= Work to complete =
What follows is a listing; restate every line of it word for word.

----------------

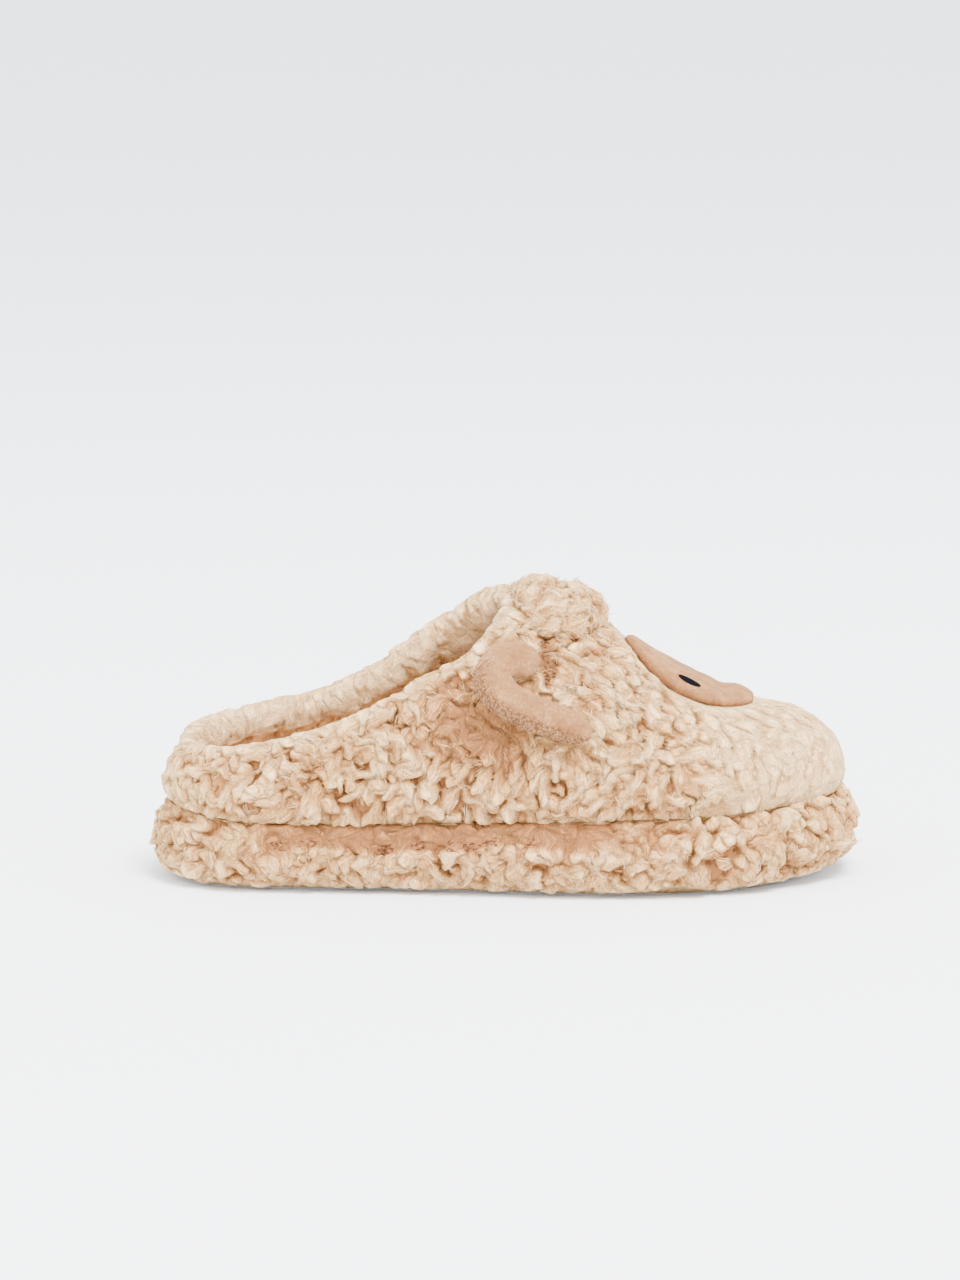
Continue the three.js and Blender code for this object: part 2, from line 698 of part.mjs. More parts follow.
place("outsole", outsole, soleGrey);
place("midsole_wrap", wrapGeometry(), cream);
place("insole", insole, cream);
place("upper", upperGeometry(), cream);
place("topknot", topknotGeometry(), cream);
place("face_patch", faceGeometry(), tan);
place("eye_lateral", eyeGeometry(-1), ink);
place("eye_medial", eyeGeometry(1), ink);
place("ear_lateral", earGeometry(-1), tan);
place("ear_medial", earGeometry(1), tan);

export default slipper;
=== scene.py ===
# Looks of a plush slipper with a lamb's face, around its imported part.
# Lengths are in millimetres until make_piece writes them in metres.
# x runs from the heel of the upper to its toe.

import bpy
import numpy as np
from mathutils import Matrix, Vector


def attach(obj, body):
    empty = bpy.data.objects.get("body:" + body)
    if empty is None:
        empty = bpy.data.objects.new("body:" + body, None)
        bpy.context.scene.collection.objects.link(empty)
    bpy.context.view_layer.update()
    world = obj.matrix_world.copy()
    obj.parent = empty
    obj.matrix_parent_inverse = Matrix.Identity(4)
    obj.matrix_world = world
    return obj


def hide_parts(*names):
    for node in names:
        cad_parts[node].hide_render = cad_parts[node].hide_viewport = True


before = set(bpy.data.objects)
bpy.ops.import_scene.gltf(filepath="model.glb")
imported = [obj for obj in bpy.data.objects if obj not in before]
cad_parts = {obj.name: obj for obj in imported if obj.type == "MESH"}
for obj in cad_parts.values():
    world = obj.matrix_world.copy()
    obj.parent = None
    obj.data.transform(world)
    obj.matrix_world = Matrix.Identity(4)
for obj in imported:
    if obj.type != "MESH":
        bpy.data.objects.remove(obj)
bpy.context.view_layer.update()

# The last, as in the part's source
UPPER_LENGTH = 250.0
BALL_HALF_WIDTH = 46.5
TOE_SWING = 6.0
INSTEP_HEIGHT = 101.5
HEEL_COLLAR_HEIGHT = 47.5
TOE_BOX_HEIGHT = 57.0
PLATFORM_HEIGHT = 26.0
THROAT_FROM_HEEL = 128.0
ORIGIN_FROM_HEEL = UPPER_LENGTH / 2
HEEL_CAP_LENGTH = 40.0
TOE_CAP_LENGTH = 70.0
OUTLINE_POWER = 2.25
ARCH_POWER = 2.3
TOE_ARCH_POWER = 3.7

# Walls and pads
UPPER_WALL = 6.0
CLEARANCE = 0.3
FEATHER_TUCK = 4.0
FEATHER_TUCK_HEIGHT = 9.0
INSOLE_THICKNESS = 4.5
OUTSOLE_THICKNESS = 4.0
OUTSOLE_INSET = 6.0
TOE_SPRING = 4.0
HEEL_SPRING = 1.0
WRAP_PROUD = 4.0
SKIRT_GAP = 0.8
SKIRT_FLOOR_GAP = 0.9
TOPKNOT = {"from_heel": 143.5, "half_length": 15.5, "half_width": 24.0, "thickness": 6.0}
FACE = {"from_heel": 192.0, "half_length": 23.5, "half_width": 20.5, "thickness": 4.2, "taper": 0.06}
FACE_SWELLS = {"at": [-0.38, 0.5, 0.74], "high": [0.8, -1.7, 0.7], "long": [0.3, 0.15, 0.2]}
EYE = {"from_heel": 190.0, "from_centre": 15.0, "half_length": 4.3, "half_width": 2.0, "thickness": 0.5}
EAR = {"length": 72.0, "width": 13.5, "thickness": 7.0, "bend_from_heel": 121.0, "bend_height": 79.5}

SECTIONS = {
    "at": [0, 0.06, 0.13, 0.22, 0.31, 0.385, 0.45, 0.512, 0.6, 0.66, 0.72, 0.785, 0.86, 0.93, 1],
    "lateral": [0.71, 0.72, 0.735, 0.76, 0.785, 0.82, 0.87, 0.92, 0.98, 1, 1, 0.98, 0.94, 0.89, 0.85],
    "medial": [0.71, 0.71, 0.72, 0.735, 0.745, 0.76, 0.8, 0.85, 0.92, 0.96, 0.99, 1, 0.98, 0.95, 0.92],
    "swing": [0, 0, 0, 0, 0, 0, 0.02, 0.05, 0.1, 0.16, 0.25, 0.38, 0.58, 0.8, 1],
    "seam": [1.03, 0.94, 0.87, 0.85, 0.87, 0.9, 0.92, 0.94, 0.97, 0.99, 1, 1.01, 1.04, 1.08, 1.12],
    "rise": [0, 0.06, 0.21, 0.37, 0.66, 0.94, 1.03, 1.02, 0.88, 0.7, 0.43, 0.245, 0.145, 0.135, 0.06],
    "roll": [0.55, 0.75, 0.9, 1, 1, 1, 1, 1, 1, 1, 1, 1, 1, 0.95, 0.9],
    "nap": [0.6, 0.75, 0.9, 1, 1, 1, 1, 1, 1, 0.95, 0.8, 0.56, 0.37, 0.28, 0.2],
}
COLLAR = {
    "at": [0, 0.05, 0.13, 0.22, 0.4, 0.58, 0.73, 0.86, 0.94, 1],
    "lateral": [0.64, 0.66, 0.625, 0.61, 0.625, 0.65, 0.695, 0.76, 0.87, 1],
    "medial": [0.64, 0.685, 0.68, 0.675, 0.68, 0.7, 0.765, 0.87, 0.95, 1],
}
COLLAR_LEAD = 0.42
DART = {"from_heel": 139.6, "half_width": 1.9, "bottom": 76.0, "top": 96.0, "depth": 1.8}
UNDER_EAR = {"from_heel": 117.0, "half_length": 17.0, "height": 61.0, "half_height": 12.0}
EAR_CROOK = {"from_heel": 141.0, "half_length": 8.0, "height": 72.0, "half_height": 6.0}
HANGING_TUFTS = {"from_heel": 188.0, "half_length": 24.0, "full_to": 10.0, "up_to": 22.0, "longer": 0.4}
EAR_LINE = {
    "at": [0, 0.12, 0.26, 0.4, 0.54, 0.68, 0.82, 0.93, 1],
    "forward": [0.215, 0.12, 0.035, 0, 0.06, 0.165, 0.3, 0.41, 0.475],
    "up": [0.015, 0.045, 0.02, -0.05, -0.13, -0.185, -0.235, -0.275, -0.3],
    "width": [0.8, 0.94, 1, 1.04, 1, 0.97, 0.93, 0.84, 0.62],
    "full": [0.5, 0.9, 1, 1, 1, 0.98, 0.9, 0.75, 0.35],
    "off": [0.3, 0.62, 0.75, 0.8, 0.8, 0.78, 0.72, 0.65, 0.6],
}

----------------

= Exercise solution =
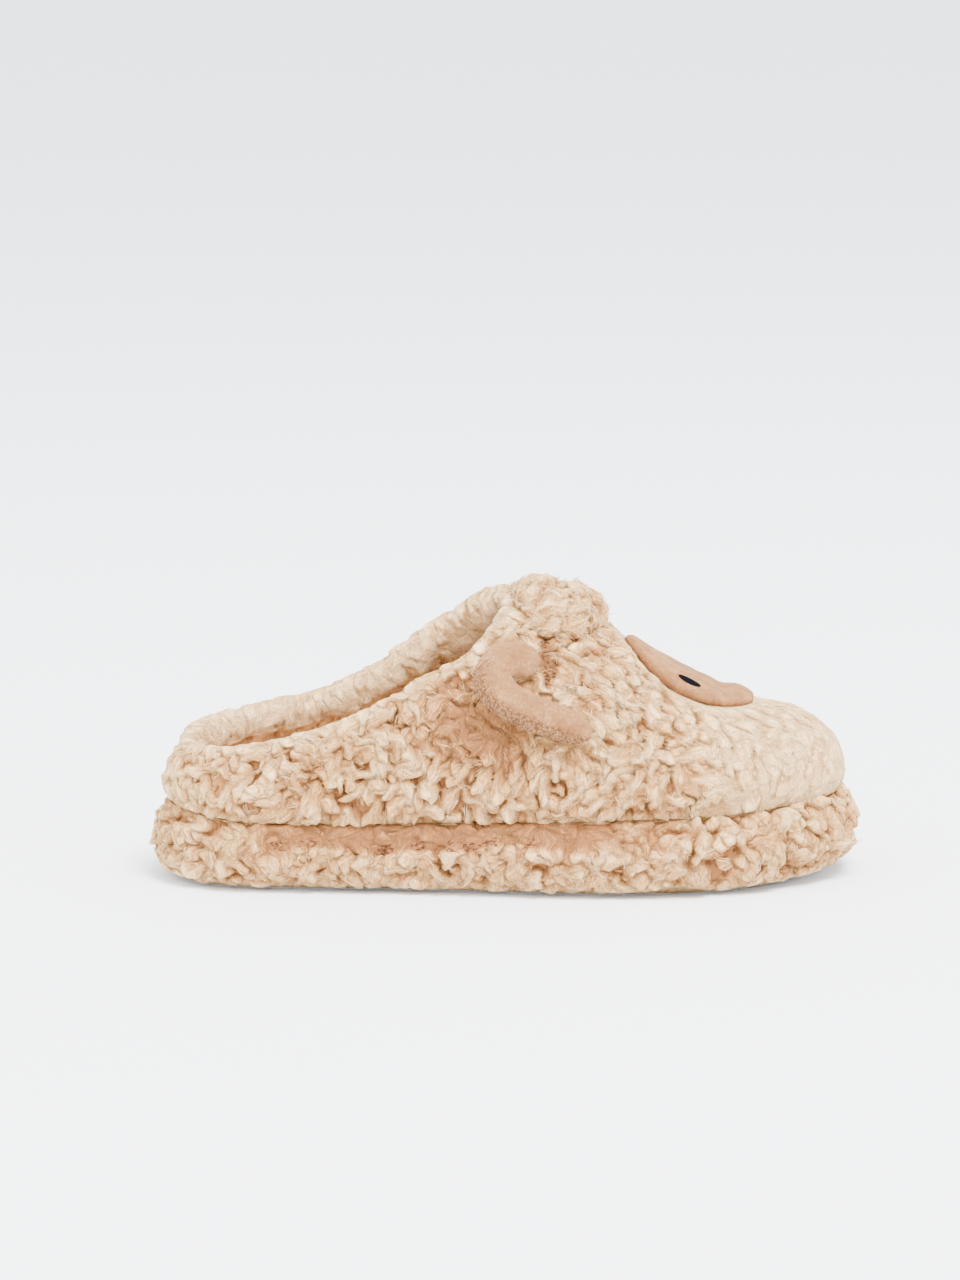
Continue the three.js and Blender code for this object: part 2, from line 698 of part.mjs. More parts follow.
place("outsole", outsole, soleGrey);
place("midsole_wrap", wrapGeometry(), cream);
place("insole", insole, cream);
place("upper", upperGeometry(), cream);
place("topknot", topknotGeometry(), cream);
place("face_patch", faceGeometry(), tan);
place("eye_lateral", eyeGeometry(-1), ink);
place("eye_medial", eyeGeometry(1), ink);
place("ear_lateral", earGeometry(-1), tan);
place("ear_medial", earGeometry(1), tan);

export default slipper;
=== scene.py ===
# Looks of a plush slipper with a lamb's face, around its imported part.
# Lengths are in millimetres until make_piece writes them in metres.
# x runs from the heel of the upper to its toe.

import bpy
import numpy as np
from mathutils import Matrix, Vector


def attach(obj, body):
    empty = bpy.data.objects.get("body:" + body)
    if empty is None:
        empty = bpy.data.objects.new("body:" + body, None)
        bpy.context.scene.collection.objects.link(empty)
    bpy.context.view_layer.update()
    world = obj.matrix_world.copy()
    obj.parent = empty
    obj.matrix_parent_inverse = Matrix.Identity(4)
    obj.matrix_world = world
    return obj


def hide_parts(*names):
    for node in names:
        cad_parts[node].hide_render = cad_parts[node].hide_viewport = True


before = set(bpy.data.objects)
bpy.ops.import_scene.gltf(filepath="model.glb")
imported = [obj for obj in bpy.data.objects if obj not in before]
cad_parts = {obj.name: obj for obj in imported if obj.type == "MESH"}
for obj in cad_parts.values():
    world = obj.matrix_world.copy()
    obj.parent = None
    obj.data.transform(world)
    obj.matrix_world = Matrix.Identity(4)
for obj in imported:
    if obj.type != "MESH":
        bpy.data.objects.remove(obj)
bpy.context.view_layer.update()

# The last, as in the part's source
UPPER_LENGTH = 250.0
BALL_HALF_WIDTH = 46.5
TOE_SWING = 6.0
INSTEP_HEIGHT = 101.5
HEEL_COLLAR_HEIGHT = 47.5
TOE_BOX_HEIGHT = 57.0
PLATFORM_HEIGHT = 26.0
THROAT_FROM_HEEL = 128.0
ORIGIN_FROM_HEEL = UPPER_LENGTH / 2
HEEL_CAP_LENGTH = 40.0
TOE_CAP_LENGTH = 70.0
OUTLINE_POWER = 2.25
ARCH_POWER = 2.3
TOE_ARCH_POWER = 3.7

# Walls and pads
UPPER_WALL = 6.0
CLEARANCE = 0.3
FEATHER_TUCK = 4.0
FEATHER_TUCK_HEIGHT = 9.0
INSOLE_THICKNESS = 4.5
OUTSOLE_THICKNESS = 4.0
OUTSOLE_INSET = 6.0
TOE_SPRING = 4.0
HEEL_SPRING = 1.0
WRAP_PROUD = 4.0
SKIRT_GAP = 0.8
SKIRT_FLOOR_GAP = 0.9
TOPKNOT = {"from_heel": 143.5, "half_length": 15.5, "half_width": 24.0, "thickness": 6.0}
FACE = {"from_heel": 192.0, "half_length": 23.5, "half_width": 20.5, "thickness": 4.2, "taper": 0.06}
FACE_SWELLS = {"at": [-0.38, 0.5, 0.74], "high": [0.8, -1.7, 0.7], "long": [0.3, 0.15, 0.2]}
EYE = {"from_heel": 190.0, "from_centre": 15.0, "half_length": 4.3, "half_width": 2.0, "thickness": 0.5}
EAR = {"length": 72.0, "width": 13.5, "thickness": 7.0, "bend_from_heel": 121.0, "bend_height": 79.5}

SECTIONS = {
    "at": [0, 0.06, 0.13, 0.22, 0.31, 0.385, 0.45, 0.512, 0.6, 0.66, 0.72, 0.785, 0.86, 0.93, 1],
    "lateral": [0.71, 0.72, 0.735, 0.76, 0.785, 0.82, 0.87, 0.92, 0.98, 1, 1, 0.98, 0.94, 0.89, 0.85],
    "medial": [0.71, 0.71, 0.72, 0.735, 0.745, 0.76, 0.8, 0.85, 0.92, 0.96, 0.99, 1, 0.98, 0.95, 0.92],
    "swing": [0, 0, 0, 0, 0, 0, 0.02, 0.05, 0.1, 0.16, 0.25, 0.38, 0.58, 0.8, 1],
    "seam": [1.03, 0.94, 0.87, 0.85, 0.87, 0.9, 0.92, 0.94, 0.97, 0.99, 1, 1.01, 1.04, 1.08, 1.12],
    "rise": [0, 0.06, 0.21, 0.37, 0.66, 0.94, 1.03, 1.02, 0.88, 0.7, 0.43, 0.245, 0.145, 0.135, 0.06],
    "roll": [0.55, 0.75, 0.9, 1, 1, 1, 1, 1, 1, 1, 1, 1, 1, 0.95, 0.9],
    "nap": [0.6, 0.75, 0.9, 1, 1, 1, 1, 1, 1, 0.95, 0.8, 0.56, 0.37, 0.28, 0.2],
}
COLLAR = {
    "at": [0, 0.05, 0.13, 0.22, 0.4, 0.58, 0.73, 0.86, 0.94, 1],
    "lateral": [0.64, 0.66, 0.625, 0.61, 0.625, 0.65, 0.695, 0.76, 0.87, 1],
    "medial": [0.64, 0.685, 0.68, 0.675, 0.68, 0.7, 0.765, 0.87, 0.95, 1],
}
COLLAR_LEAD = 0.42
DART = {"from_heel": 139.6, "half_width": 1.9, "bottom": 76.0, "top": 96.0, "depth": 1.8}
UNDER_EAR = {"from_heel": 117.0, "half_length": 17.0, "height": 61.0, "half_height": 12.0}
EAR_CROOK = {"from_heel": 141.0, "half_length": 8.0, "height": 72.0, "half_height": 6.0}
HANGING_TUFTS = {"from_heel": 188.0, "half_length": 24.0, "full_to": 10.0, "up_to": 22.0, "longer": 0.4}
EAR_LINE = {
    "at": [0, 0.12, 0.26, 0.4, 0.54, 0.68, 0.82, 0.93, 1],
    "forward": [0.215, 0.12, 0.035, 0, 0.06, 0.165, 0.3, 0.41, 0.475],
    "up": [0.015, 0.045, 0.02, -0.05, -0.13, -0.185, -0.235, -0.275, -0.3],
    "width": [0.8, 0.94, 1, 1.04, 1, 0.97, 0.93, 0.84, 0.62],
    "full": [0.5, 0.9, 1, 1, 1, 0.98, 0.9, 0.75, 0.35],
    "off": [0.3, 0.62, 0.75, 0.8, 0.8, 0.78, 0.72, 0.65, 0.6],
}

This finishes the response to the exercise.